新型コロナ前後で共通しているのは、東京一極集中とは20代人口の集中であり、特に20代前半の未婚層がそのメーンとなっていることである。定着した若者から生まれた子は、9割がそのまま東京に住み続けるというデータもある。

他方で、地方は全く逆の動きとなり、20代独身男女、特に女性の定着に弱みがある。子育て世帯誘致などの既婚層への取り組みを進めているが、問題の本質に焦点が当たった施策とはなっていない。

また、東京一極集中が進んだ要因の1つに、地方における自然災害の発生もあげられる。東日本大震災後の福島県、西日本豪雨後の広島県では女性の転出超過数が全国でトップクラスにある。

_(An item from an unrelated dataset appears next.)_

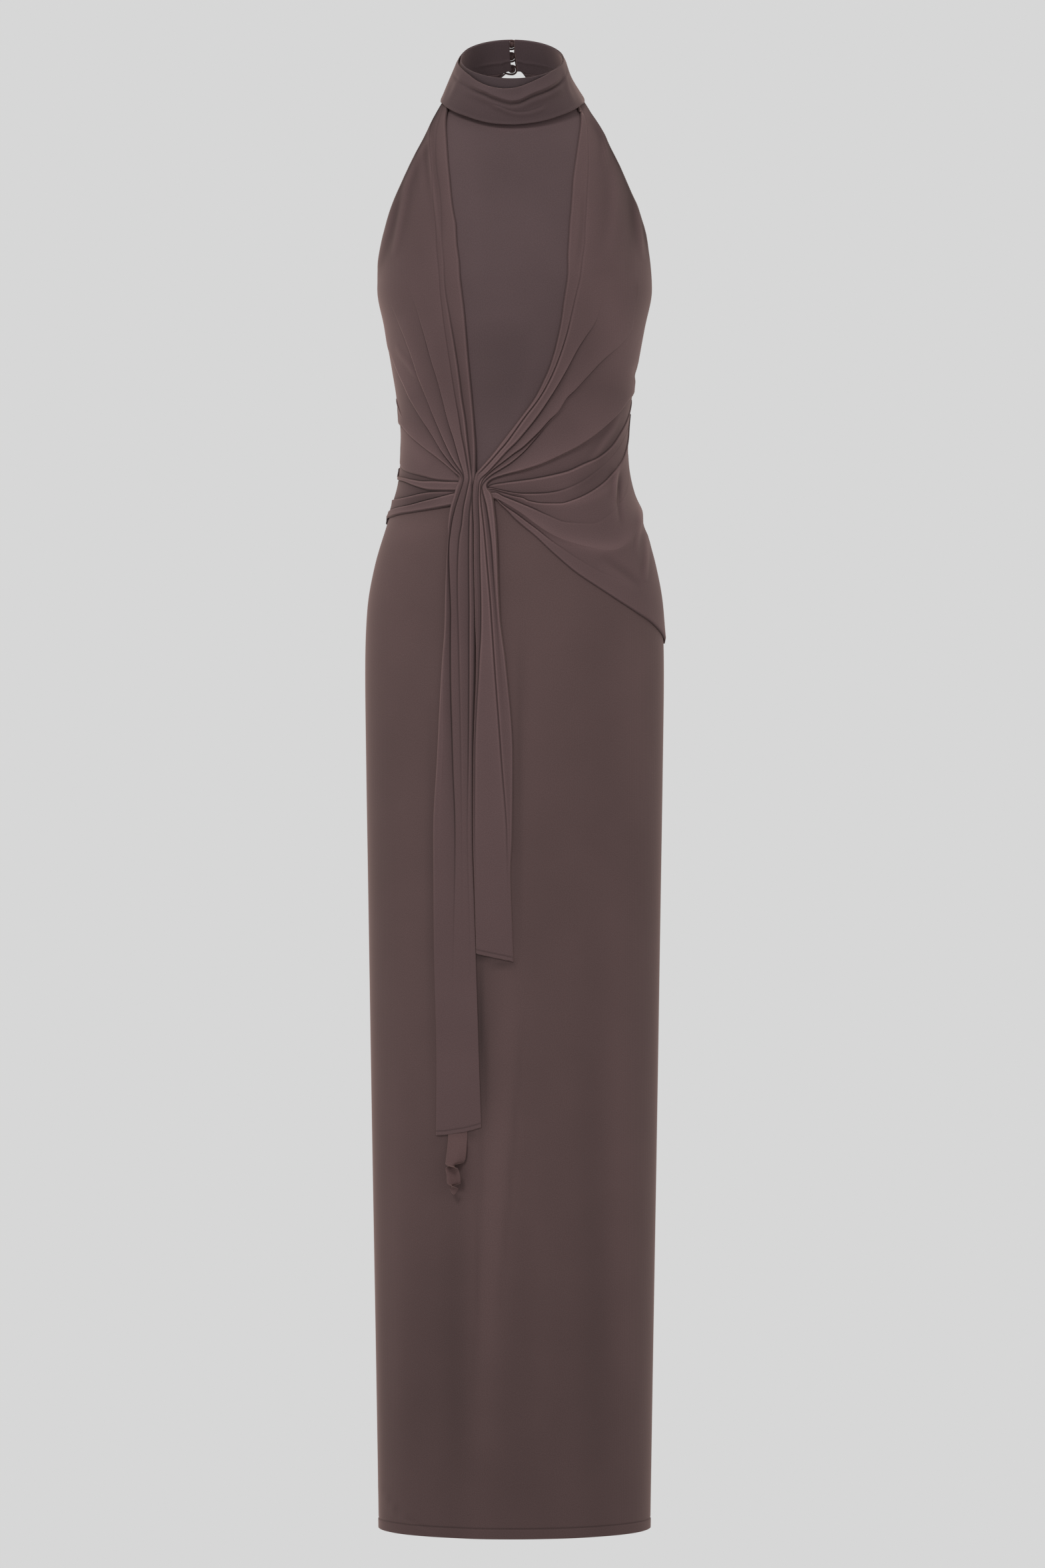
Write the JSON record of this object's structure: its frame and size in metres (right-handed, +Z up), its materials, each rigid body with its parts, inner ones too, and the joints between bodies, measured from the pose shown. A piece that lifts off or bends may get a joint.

以上を踏まえ、東京一極集中の解消に向けて3点提言する。第1は防災強化エリアであることを広く世間に周知すること、第2は20代独身女性を誘引する多様な仕事を提供する産業政策を推進すること、第3は女性活躍推進法を努力義務であっても中小企業を対象とすることである。

■「みちのく盛岡広域連携都市圏ビジョンの概要」盛岡市・中嶋氏

盛岡市は、八幡平市、滝沢市、雫石町、葛巻町、岩手町、紫波町、矢巾町の7自治体と共に「みちのく盛岡広域連携都市圏」を形成している。同圏域は、人口減少の急速な進展を食い止めるべく、特に若年層を定着させるために、雇用の創出などに取り組んでいる。具体的には、若年層が高収入や知識・技術を活かせる職場を求めて域外に流出する傾向にあることを踏まえ、新たな事業の創出に向けて、産学官の共同研究による新商品の開発などを進めている。